## Given request
The exercise asks for every line of the data to be reproduced exactly.

## Stored data

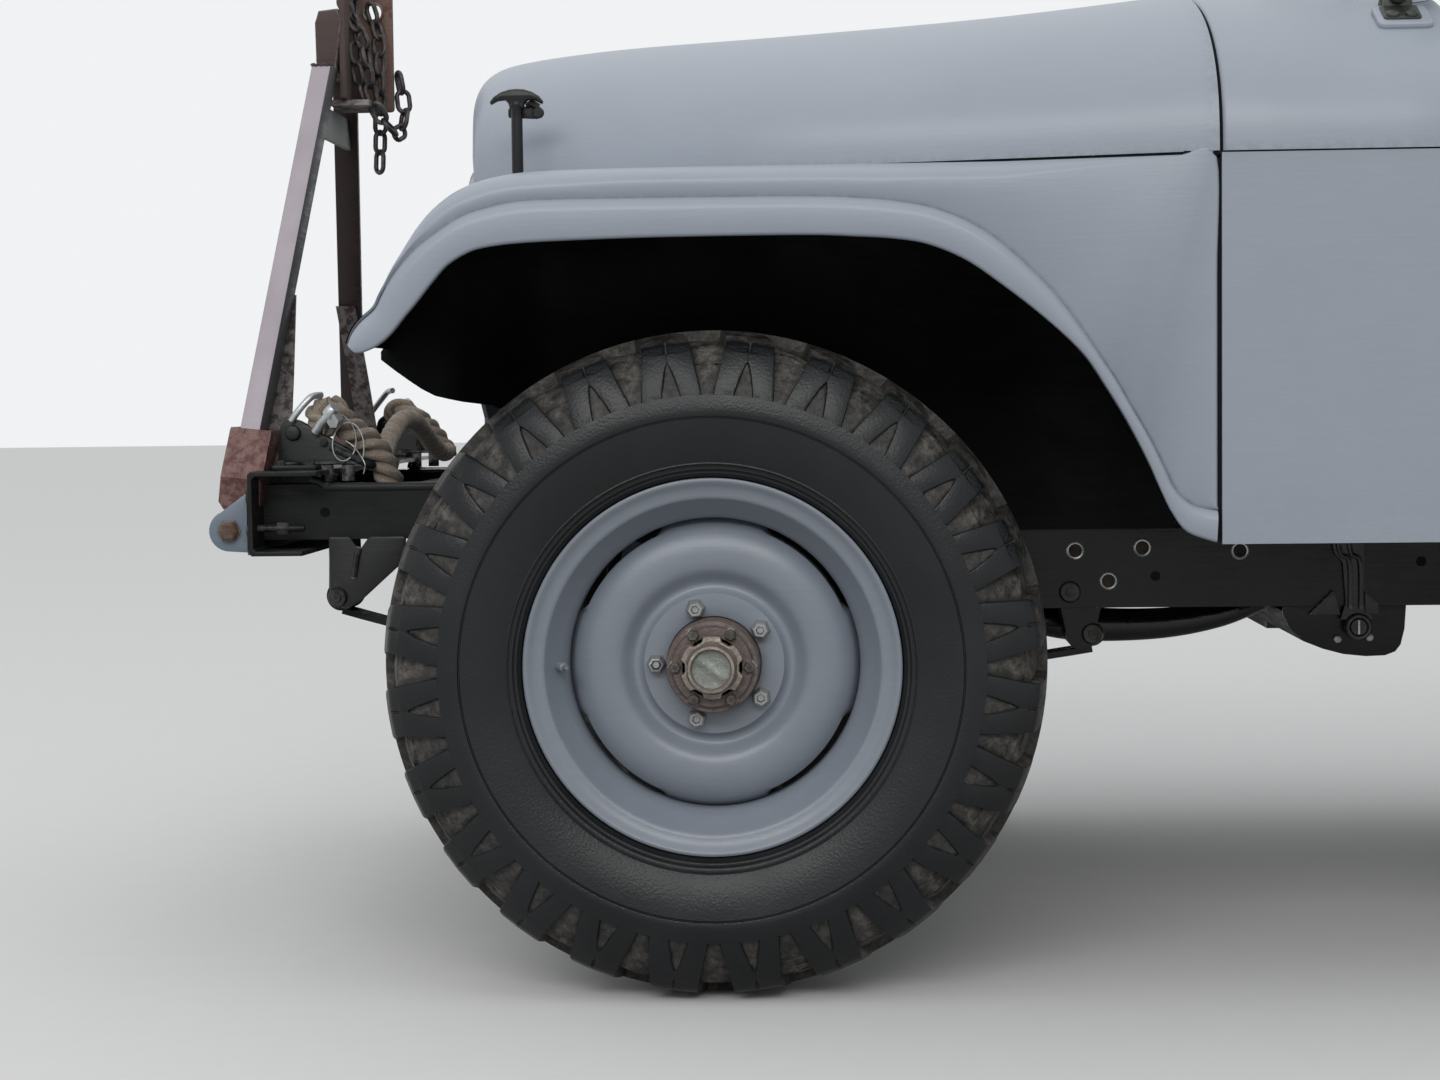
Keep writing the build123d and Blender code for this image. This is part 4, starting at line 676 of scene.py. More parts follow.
# Tyres: one closed skin, whose columns follow the edges of the lugs, notches and channels
tyreSettings = {
    "lugs": 24, "edge": 0.35, "wall": 0.28, "slant": 3.0, "rib": (0.4018, 0.0082),
    # radius and half width from the bead to the lugs: three ribs by the bead, a ring round the widest place
    "side": [(0.206, 0.06), (0.2245, 0.0606), (0.2268, 0.064), (0.2275, 0.0684), (0.2295, 0.0722),
             (0.2318, 0.0746), (0.2326, 0.0764), (0.2336, 0.0764), (0.2344, 0.0768), (0.2366, 0.0792),
             (0.2374, 0.0811), (0.2384, 0.0811), (0.2392, 0.0813), (0.2425, 0.0836), (0.2433, 0.0851),
             (0.2443, 0.0851), (0.2451, 0.0847), (0.252, 0.0882), (0.264, 0.0928), (0.276, 0.0966),
             (0.288, 0.0993), (0.2972, 0.1006), (0.2982, 0.0997), (0.299, 0.0997), (0.2999, 0.1018),
             (0.302, 0.1025), (0.307, 0.1024), (0.313, 0.1014), (0.319, 0.1001), (0.3246, 0.0987)],
    # radius, half width, tilt, channel depth, notch depth, half angles of the lug and of the notch, mud
    "tread": [(0.325, 0.0986, 14, 0.0055, 0.0045, 6.1, 2.15, 0.5),
              (0.335, 0.0962, 16, 0.0068, 0.0062, 5.8, 1.75, 0.6),
              (0.345, 0.0932, 19, 0.0088, 0.0065, 5.45, 1.3, 0.7),
              (0.355, 0.0896, 22, 0.0108, 0.0055, 5.1, 0.85, 0.85),
              (0.3625, 0.0864, 25, 0.0122, 0.0045, 4.88, 0.42, 0.95),
              (0.3652, 0.0851, 26, 0.0128, 0.0035, 4.8, 0.16, 1.0),
              (0.3658, 0.0848, 26, 0.013, 0.0, 4.78, 0.06, 1.0),
              (0.374, 0.0806, 29, 0.0142, 0.0, 4.55, 0.06, 1.0),
              (0.3768, 0.079, 31, 0.0146, 0.0, 4.5, 0.06, 1.0),
              (0.3774, 0.0786, 32, 0.0147, 0.003, 4.48, 0.28, 1.0),
              (0.383, 0.075, 35, 0.0152, 0.0035, 4.36, 0.3, 1.0),
              (0.3868, 0.0722, 41, 0.0156, 0.0035, 4.28, 0.3, 1.0),
              (0.3886, 0.0702, 52, 0.0157, 0.0035, 4.24, 0.3, 1.0),
              (0.3902, 0.0672, 62, 0.0157, 0.0, 4.2, 0.06, 1.0),
              (0.3942, 0.056, 70, 0.0157, 0.0, 4.1, 0.06, 1.0),
              (0.398, 0.04, 78, 0.0156, 0.0, 3.9, 0.06, 1.0),
              (0.4004, 0.024, 84, 0.0152, 0.0, 3.6, 0.06, 1.0),
              (0.4015, 0.01, 88, 0.0148, 0.0, 3.3, 0.06, 1.0)],
}


def makeTyre(name, centre, axis, body, s):
    a, b, n = axesOf(axis)
    pitch = 360 / s["lugs"]
    base = np.arange(s["lugs"])[:, None] * pitch
    even = np.arange(16) * pitch / 16
    random = np.random.default_rng(7)
    lumps = random.uniform(0, 1, (len(s["tread"]), s["lugs"] * 16))
    rings, grimes = [], []

    def ring(radius, half, degreesRound, grimeAndShade):
        t = np.radians(degreesRound.ravel())
        rings.append(radius[:, None] * (np.cos(t)[:, None] * a + np.sin(t)[:, None] * b) + half[:, None] * n)
        grimes.append(grimeAndShade)

    def flank(side):
        rows = []
        for k, (r, w, tilt, deep, notchDeep, half, notch, mud) in enumerate(s["tread"]):
            lean = s["slant"] * max(0.0, 1 - w / 0.072) ** 1.5
            wall, edge = s["wall"], s["edge"]
            right = np.array([0, max(notch - wall, notch * 0.3), notch, notch + edge, half - edge, half,
                              half + wall, (half + wall + pitch / 2) / 2])
            depth = np.array([notchDeep, notchDeep, 0.0005, 0, 0, 0.0006, deep, deep - 0.0006])
            dirt = np.array([0.5, 0.45, 0, 0, 0, 0, 0.35, 1]) * np.array([1, 1, 1, 1, 1, 1, mud, mud])
            if w < 0.071:
                dirt = np.maximum(dirt, 0.62 * min(1.0, (0.073 - w) / 0.006))
            offsets = np.r_[right, pitch / 2, pitch - right[:0:-1]]
            depths = np.r_[depth, deep - 0.0009, depth[:0:-1]]
            dirts = np.r_[dirt, mud, dirt[:0:-1]]
            around = base + offsets + lean * side + (pitch / 2 if side > 0 else 0.0)
            down = np.tile(depths, s["lugs"])
            down = down - np.where(down > 0.004, lumps[k] * 0.003 * mud, 0)
            t = math.radians(tilt)
            rows.append((r - down * math.sin(t), side * (w - down * math.cos(t)), around,
                         np.tile(dirts, s["lugs"])))
        return rows

    for side in (1, -1):
        turned = pitch / 2 if side > 0 else 0.0
        full = np.ones(s["lugs"] * 16)
        plain = [(full * r, side * full * w, base + even + turned, full * 0.0) for r, w in s["side"]]
        rib = (full * s["rib"][0], side * full * s["rib"][1], base + even + turned, full * 0.7)
        rows = plain + flank(side) + [rib]
        # the far side lies half a pitch on: its columns start eight later, and its rows run back to the bead
        for row in rows if side > 0 else [[np.roll(v.ravel(), -8) for v in row] for row in rows[::-1]]:
            ring(*row)
    p = np.asarray(centre) + np.array(rings)
    piece("tread_" + name, [gridPart(p, True, True, grimeAndShade=np.array(grimes).ravel())], "tyreRubber", body,
          ["tyre_" + name], sharp=32)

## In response
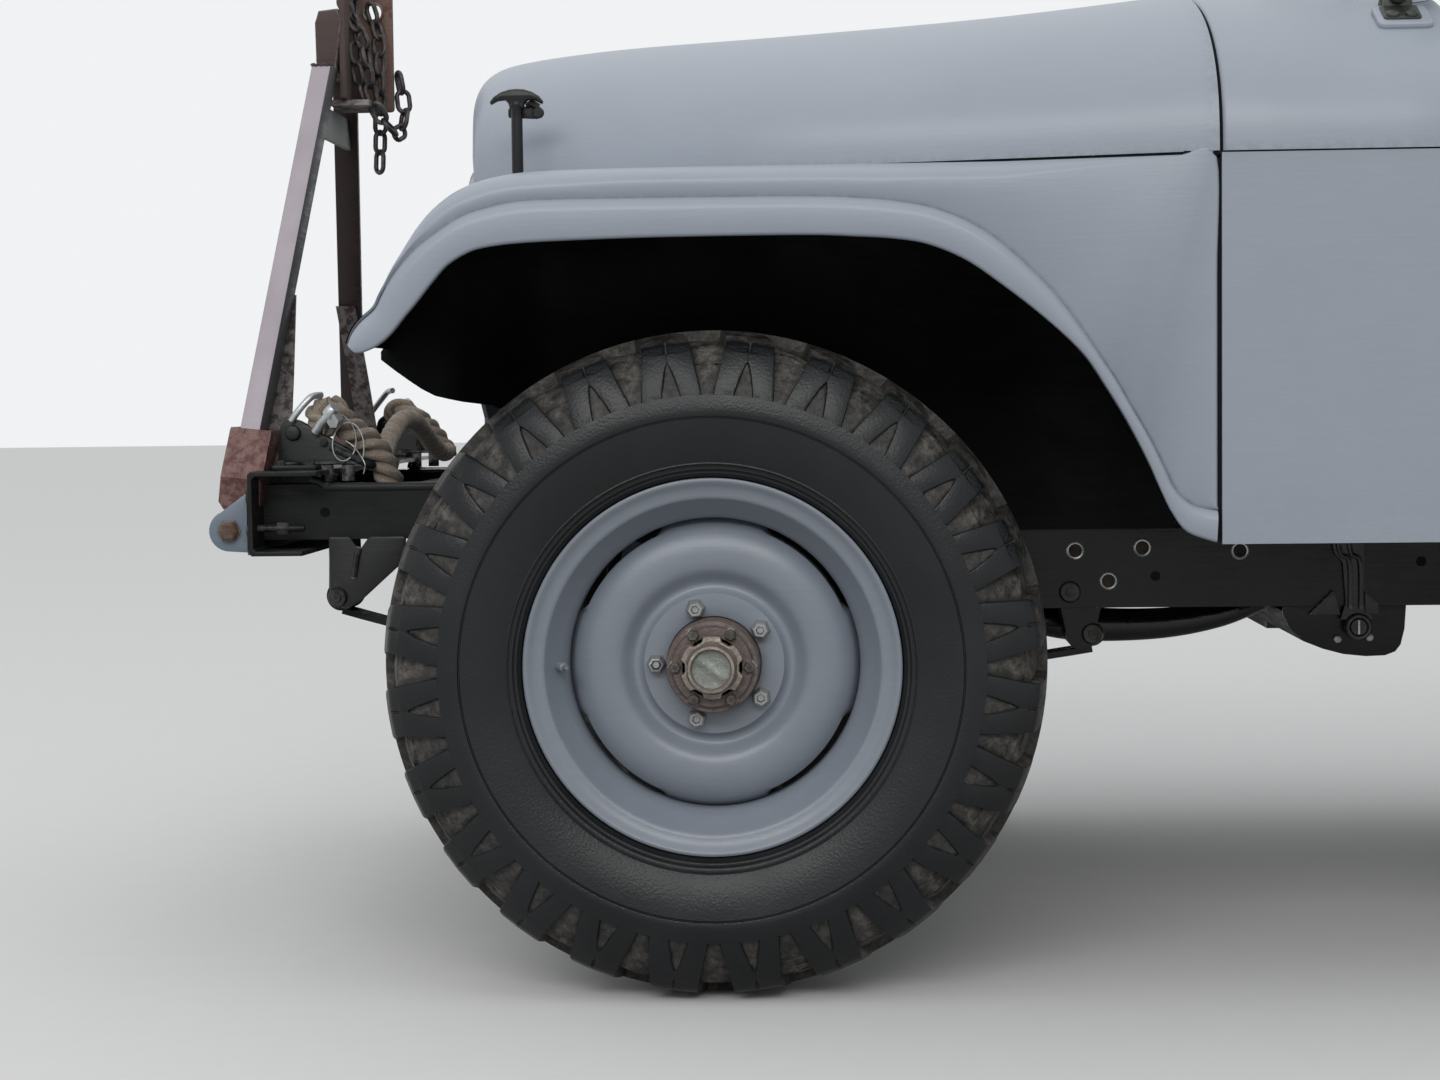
Keep writing the build123d and Blender code for this image. This is part 4, starting at line 676 of scene.py. More parts follow.
# Tyres: one closed skin, whose columns follow the edges of the lugs, notches and channels
tyreSettings = {
    "lugs": 24, "edge": 0.35, "wall": 0.28, "slant": 3.0, "rib": (0.4018, 0.0082),
    # radius and half width from the bead to the lugs: three ribs by the bead, a ring round the widest place
    "side": [(0.206, 0.06), (0.2245, 0.0606), (0.2268, 0.064), (0.2275, 0.0684), (0.2295, 0.0722),
             (0.2318, 0.0746), (0.2326, 0.0764), (0.2336, 0.0764), (0.2344, 0.0768), (0.2366, 0.0792),
             (0.2374, 0.0811), (0.2384, 0.0811), (0.2392, 0.0813), (0.2425, 0.0836), (0.2433, 0.0851),
             (0.2443, 0.0851), (0.2451, 0.0847), (0.252, 0.0882), (0.264, 0.0928), (0.276, 0.0966),
             (0.288, 0.0993), (0.2972, 0.1006), (0.2982, 0.0997), (0.299, 0.0997), (0.2999, 0.1018),
             (0.302, 0.1025), (0.307, 0.1024), (0.313, 0.1014), (0.319, 0.1001), (0.3246, 0.0987)],
    # radius, half width, tilt, channel depth, notch depth, half angles of the lug and of the notch, mud
    "tread": [(0.325, 0.0986, 14, 0.0055, 0.0045, 6.1, 2.15, 0.5),
              (0.335, 0.0962, 16, 0.0068, 0.0062, 5.8, 1.75, 0.6),
              (0.345, 0.0932, 19, 0.0088, 0.0065, 5.45, 1.3, 0.7),
              (0.355, 0.0896, 22, 0.0108, 0.0055, 5.1, 0.85, 0.85),
              (0.3625, 0.0864, 25, 0.0122, 0.0045, 4.88, 0.42, 0.95),
              (0.3652, 0.0851, 26, 0.0128, 0.0035, 4.8, 0.16, 1.0),
              (0.3658, 0.0848, 26, 0.013, 0.0, 4.78, 0.06, 1.0),
              (0.374, 0.0806, 29, 0.0142, 0.0, 4.55, 0.06, 1.0),
              (0.3768, 0.079, 31, 0.0146, 0.0, 4.5, 0.06, 1.0),
              (0.3774, 0.0786, 32, 0.0147, 0.003, 4.48, 0.28, 1.0),
              (0.383, 0.075, 35, 0.0152, 0.0035, 4.36, 0.3, 1.0),
              (0.3868, 0.0722, 41, 0.0156, 0.0035, 4.28, 0.3, 1.0),
              (0.3886, 0.0702, 52, 0.0157, 0.0035, 4.24, 0.3, 1.0),
              (0.3902, 0.0672, 62, 0.0157, 0.0, 4.2, 0.06, 1.0),
              (0.3942, 0.056, 70, 0.0157, 0.0, 4.1, 0.06, 1.0),
              (0.398, 0.04, 78, 0.0156, 0.0, 3.9, 0.06, 1.0),
              (0.4004, 0.024, 84, 0.0152, 0.0, 3.6, 0.06, 1.0),
              (0.4015, 0.01, 88, 0.0148, 0.0, 3.3, 0.06, 1.0)],
}


def makeTyre(name, centre, axis, body, s):
    a, b, n = axesOf(axis)
    pitch = 360 / s["lugs"]
    base = np.arange(s["lugs"])[:, None] * pitch
    even = np.arange(16) * pitch / 16
    random = np.random.default_rng(7)
    lumps = random.uniform(0, 1, (len(s["tread"]), s["lugs"] * 16))
    rings, grimes = [], []

    def ring(radius, half, degreesRound, grimeAndShade):
        t = np.radians(degreesRound.ravel())
        rings.append(radius[:, None] * (np.cos(t)[:, None] * a + np.sin(t)[:, None] * b) + half[:, None] * n)
        grimes.append(grimeAndShade)

    def flank(side):
        rows = []
        for k, (r, w, tilt, deep, notchDeep, half, notch, mud) in enumerate(s["tread"]):
            lean = s["slant"] * max(0.0, 1 - w / 0.072) ** 1.5
            wall, edge = s["wall"], s["edge"]
            right = np.array([0, max(notch - wall, notch * 0.3), notch, notch + edge, half - edge, half,
                              half + wall, (half + wall + pitch / 2) / 2])
            depth = np.array([notchDeep, notchDeep, 0.0005, 0, 0, 0.0006, deep, deep - 0.0006])
            dirt = np.array([0.5, 0.45, 0, 0, 0, 0, 0.35, 1]) * np.array([1, 1, 1, 1, 1, 1, mud, mud])
            if w < 0.071:
                dirt = np.maximum(dirt, 0.62 * min(1.0, (0.073 - w) / 0.006))
            offsets = np.r_[right, pitch / 2, pitch - right[:0:-1]]
            depths = np.r_[depth, deep - 0.0009, depth[:0:-1]]
            dirts = np.r_[dirt, mud, dirt[:0:-1]]
            around = base + offsets + lean * side + (pitch / 2 if side > 0 else 0.0)
            down = np.tile(depths, s["lugs"])
            down = down - np.where(down > 0.004, lumps[k] * 0.003 * mud, 0)
            t = math.radians(tilt)
            rows.append((r - down * math.sin(t), side * (w - down * math.cos(t)), around,
                         np.tile(dirts, s["lugs"])))
        return rows

    for side in (1, -1):
        turned = pitch / 2 if side > 0 else 0.0
        full = np.ones(s["lugs"] * 16)
        plain = [(full * r, side * full * w, base + even + turned, full * 0.0) for r, w in s["side"]]
        rib = (full * s["rib"][0], side * full * s["rib"][1], base + even + turned, full * 0.7)
        rows = plain + flank(side) + [rib]
        # the far side lies half a pitch on: its columns start eight later, and its rows run back to the bead
        for row in rows if side > 0 else [[np.roll(v.ravel(), -8) for v in row] for row in rows[::-1]]:
            ring(*row)
    p = np.asarray(centre) + np.array(rings)
    piece("tread_" + name, [gridPart(p, True, True, grimeAndShade=np.array(grimes).ravel())], "tyreRubber", body,
          ["tyre_" + name], sharp=32)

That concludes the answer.